Recently, the Confederation of Indian Industries (CII) organized a conference on 'Mumbai as an International Financial Centre' in Mumbai. This aspect has been engaging the attention of Bombay First for quite some years now. An initiative in this regard had also been taken by the organization. Accordingly, the CRISIL was commissioned to do a detailed study on this subject and it came out with a comprehensive report titled 'Mumbai as an International Financial Centre- A Roadmap'. There is apparently a renewed interest in operationalising the strategy underlying the creation of international financial operations in Mumbai. The latest EXIM policy, wherein the Special Economic Zones are given permission to undertake such activities gives credence to this concept. What does the creation of an International Financial Centre (IFC) involve? The CII points out the following key dimensions:
* A centre from which international financial business can be conducted profitably, easily and efficiently
* A centre with skilled management and intellectual talent covering finance and interdependent services such as legal and accounting, to provide multi-disciplined teams that facilitates large cross-border transactions in the shortest possible time-frames
* World competitive tax and regulatory regimes which attract foreign investment and offshore business flows
* A centre with deep, liquid and sophisticated capital markets
* A centre that can add significant value to financial services provided from it, through a workforce that can respond in an innovative manner to evolving business conditions
* A centre where business can be done both onshore and offshore in all areas of financial services; banking, insurance, superannuation and funds management, capital and equities markets
* A centre with the world's best communications and IT capacity and a plentiful, well-educated, multi-lingual workforce.

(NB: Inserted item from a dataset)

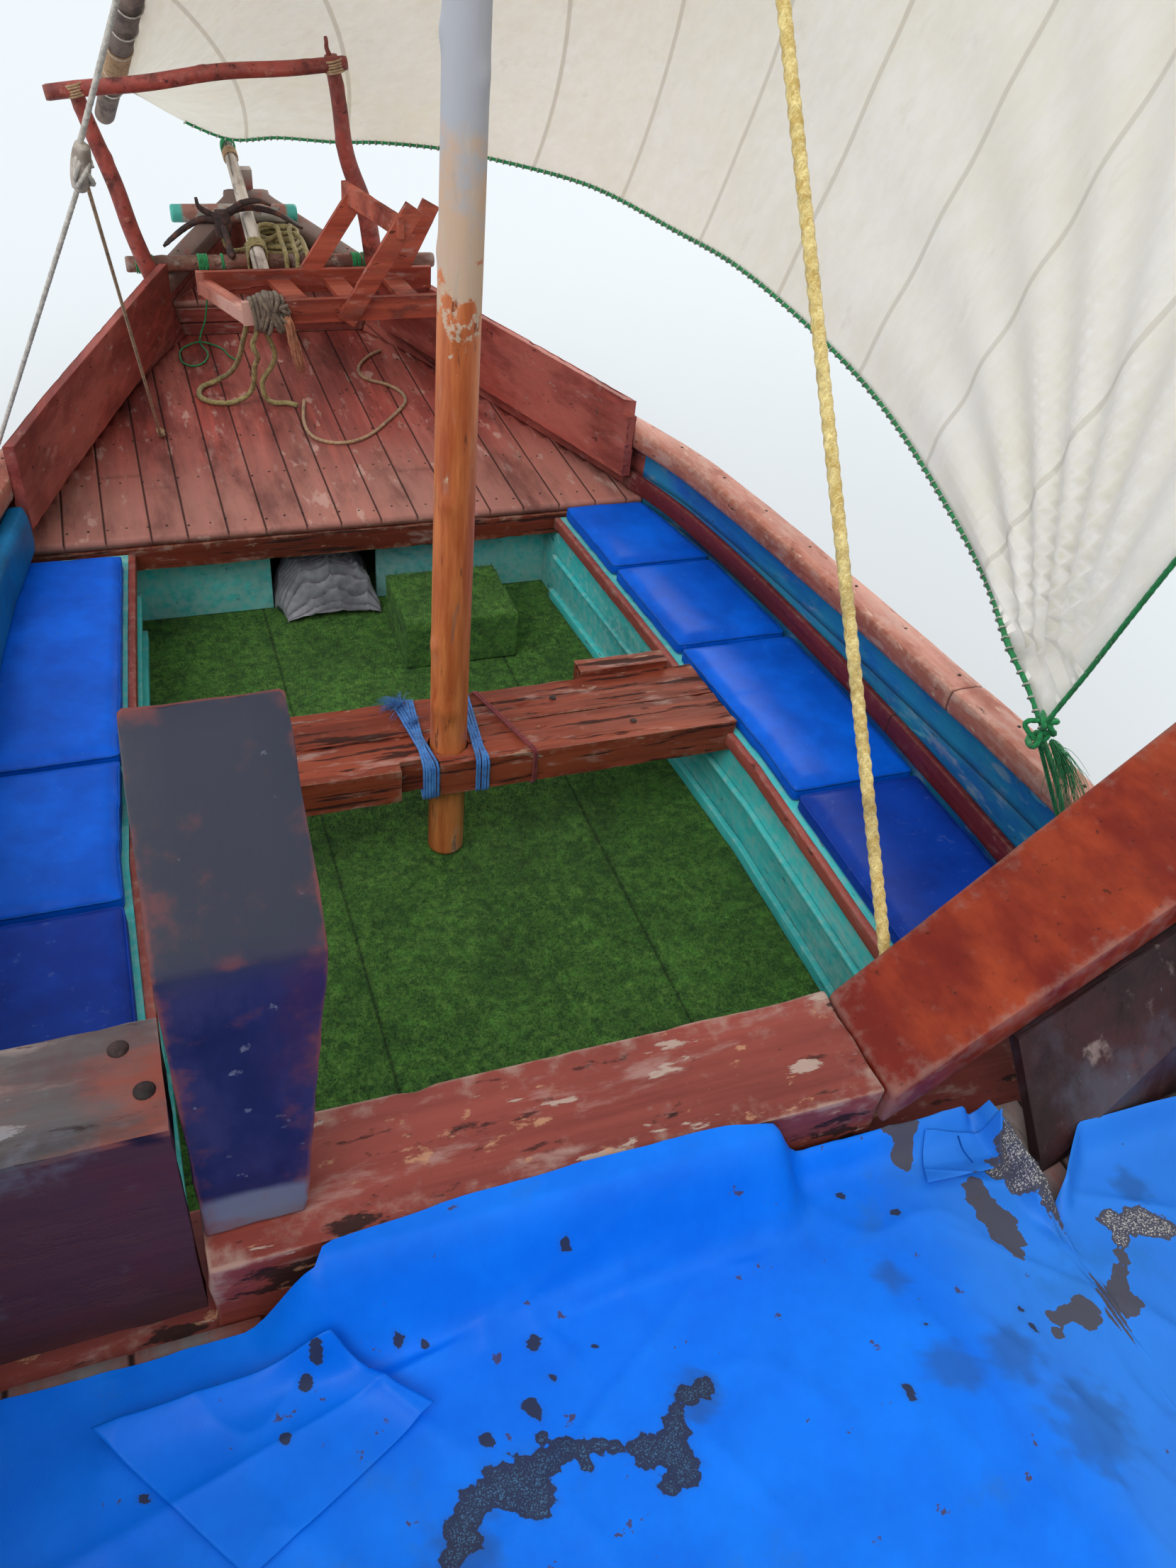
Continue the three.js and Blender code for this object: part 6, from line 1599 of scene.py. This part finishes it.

Financial centers can be normally classified according to their importance and the areas they are catering to: national centres for local requirements of the nation state; regional centres for a specific geographical region; and international centres for a host of financial services across the world. Different financial centres have followed divergent models to get to where they are today. Some models have been less successful than others. London, Singapore and Hong Kong have become big financial centers by leveraging their position as key trade centres. Another key driver for financial centers has been the requirement to serve a large and sophisticated market. New York is the prime example of such a centre.
Surely, international financial operations would confer some distinct benefits to the economy of Mumbai and the country at large. As per the CII, the importance of maintaining a credible and well-respected centre leads directly to their local economic benefits. Some important advantages flowing from IFC are as follows:
* Increased capital flows: IFC will attract global capital, which will give an opportunity to acquire sophisticated skills in its management. It will impart international experience to local firms on account of proximity to world-class competence.
* Employment potential: Much of this job creation is obviously going to be highly skill oriented. Experience also shows that IFCs also create jobs in the hinterland cities for back offices and ancillary services. In Hong Kong, international business employs more than 2,50,000 people in core financial functions of banking, asset management, insurance and related services, of which 74,000 are employed in international banking alone. In Singapore, financial services largely catering to offshore markets, accounted for 28% of new jobs in 1983-96.
* Government revenues: Currently half the government revenues in the Cayman Islands, and Jersey are derived from their offshore financial services sector. In Mauritius, global business activity accounts for over 25% of the country's GDP.
In order to strategize international financial operations, the CII has identified various necessary regulatory/institutional changes. Some of the major proposals are summarized below:
(a) Taxation:
* International practices which include exemptions from income and wealth taxes, capital gains tax on foreign sourced income and gains
* The 10-year Tax holiday to be extended to the export of services
* Exemption from service-tax on services provided abroad, and on services provided to entities in the IFCs from entities outside
* Lowering/abolition of stamp duties on transaction in the IFC
* No withholding of tax on dividend and interest income generated in the IFC
(b) Exchange Controls:
* Greater freedom to the movement of funds that belong to entities who are otherwise not subject to exchange control restrictions
* Free repatriation of capital for units in the IFC
* Companies incorporated in the IFC may be capitalized in any currency
(c)Banking:
* Creation of a separate category of licensed banks for offshore operations
* Such banks to conduct offshore business activities (foreign currency trading, syndicating foreign currency loans, issuing guarantees for forex exposures etc.)
* Foreign investment cap should be removed to allow 100% FDI
Given the latest EXIM policy initiatives, keen interest of Government of Maharashtra and efforts of various professional institutions, and in particular of Bombay First, there are now hopes that the dream of Mumbai as an IFC will soon become a reality!